The distrust of actual research, of “elite” science, is not a peculiarly postmodern phenomenon. It was also promulgated by the notorious English socialist and quack Samuel Birley Rowbotham, whose invented anti-discipline of “zetetic astronomy” made him famous as a Flat Earther in the nineteenth century, before he went on to poison people (including one of his own children) with phosphorus cures. “Rowbotham urged people to carry out experiments,” James Hannam writes in this splendid book, The Globe: How the Earth Became Round, “while explaining what the results would be for those without the inclination to perform them for themselves.” How helpful. Once in Plymouth, challenged as to why only the top of a distant lighthouse could be seen if the rest weren’t obscured by the curvature of the Earth, Rowbotham simply denied the evidence of everyone’s eyes and said he could see all of it.
We do not meet modern Flat Earthers until quite late on in The Globe, which aims mainly to dismantle “the conflict theory” — the idea that a battle between science and religious literalism prevented people accepting the roundness of the Earth well into the fifteenth century. “The myth that everyone thought the Earth was flat until Columbus proved otherwise was taught as a fact from nursery to university for much of the twentieth century,” Hannam laments, and he sets out with great élan to disprove “the fiction of medieval stupidity and superstition.”
After a colorful tour through ancient Babylonian, Egyptian and Persian cosmologies, we arrive at the Greeks, who at last began to figure things out, starting with Anaximander’s revolutionary thought that the Earth was a solid object just hanging in space. Eventually it was Aristotle and Eratosthenes who proved that the Earth was (more or less) spherical.
The spread of truth was slow but inevitable, as Hannam’s scholarly survey shows. The great Indian astronomers had adopted the Aristotelian view by the fifth century CE, while Christian literalists were still defending flatness. St. Augustine acknowledged the pagan theory but suspended judgment. Thanks to the great Jewish scholar Maimonides and English scholar Venerable Bede, however, the matter was essentially done and dusted by the eighth century. As Hannam concludes, rather thrillingly: “The truth is that, after AD 800, we don’t know of anyone in western Europe with a modicum of literacy who didn’t think that the Earth is spherical.”

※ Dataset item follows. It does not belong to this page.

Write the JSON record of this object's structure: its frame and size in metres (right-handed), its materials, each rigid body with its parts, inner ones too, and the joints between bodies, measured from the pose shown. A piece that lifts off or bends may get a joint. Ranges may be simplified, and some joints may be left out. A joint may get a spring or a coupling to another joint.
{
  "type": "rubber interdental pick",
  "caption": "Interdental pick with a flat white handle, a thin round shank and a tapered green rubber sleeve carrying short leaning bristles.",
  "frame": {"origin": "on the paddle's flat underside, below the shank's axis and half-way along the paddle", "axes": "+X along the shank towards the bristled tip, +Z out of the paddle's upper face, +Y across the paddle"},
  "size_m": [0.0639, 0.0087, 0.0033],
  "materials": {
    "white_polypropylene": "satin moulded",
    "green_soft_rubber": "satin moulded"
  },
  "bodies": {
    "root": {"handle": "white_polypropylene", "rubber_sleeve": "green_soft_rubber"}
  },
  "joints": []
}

What, though, about the illiterate masses? They, too, soon knew what was what, Hannam argues persuasively. Twelfth-century French troubadours, for example, minced around singing that the Earth was round like an apple; and English kings being crowned since at least Harold II — including Charles III — have been ceremoniously presented with an orb, not a disc, representing the planet. In short, there was never any dark middle age of Flat Earth superstition suddenly dispelled by Columbus. (Only in China did Flat Earthism persist for much longer, until their Jesuit court astronomers dropped the science).

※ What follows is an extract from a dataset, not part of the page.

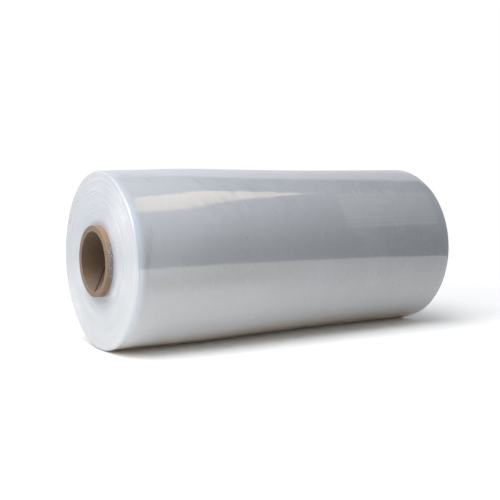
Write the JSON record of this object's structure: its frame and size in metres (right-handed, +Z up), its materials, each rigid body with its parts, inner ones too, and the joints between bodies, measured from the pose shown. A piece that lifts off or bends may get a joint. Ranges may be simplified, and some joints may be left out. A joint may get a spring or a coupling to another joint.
{
  "type": "stretch wrap roll",
  "caption": "Roll of clear stretch wrap film wound on a paperboard core tube that stands proud at both ends, lying on its side.",
  "frame": {"origin": "on the floor, under the middle of the roll", "axes": "+X along the roll's axis, away from the end with the film's starting edge on the core; +Z up"},
  "size_m": [0.515, 0.2326, 0.2301],
  "materials": {
    "paperboard": "matt grey-brown spiral-wound paperboard, its cut ends paler",
    "film": "clear polyethylene film in many turns, milky and glossy, with fine lines around the roll"
  },
  "bodies": {
    "root": {"core_tube": "paperboard", "wound_film": "film"}
  },
  "joints": []
}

The Columbus canard, Hannam shows, seems to have been invented by the American writer Washington Irving in his bestselling 1828 biography of the explorer. Meanwhile Columbus himself, after his third voyage, argued that the Earth was shaped like a pear, with a giant western protuberance “like a woman’s nipple” that he accidentally sailed up, which is what messed up his nonsensical observations of the Pole Star. In the annals of excuses for failure, that one is even better than a faulty laser gyroscope.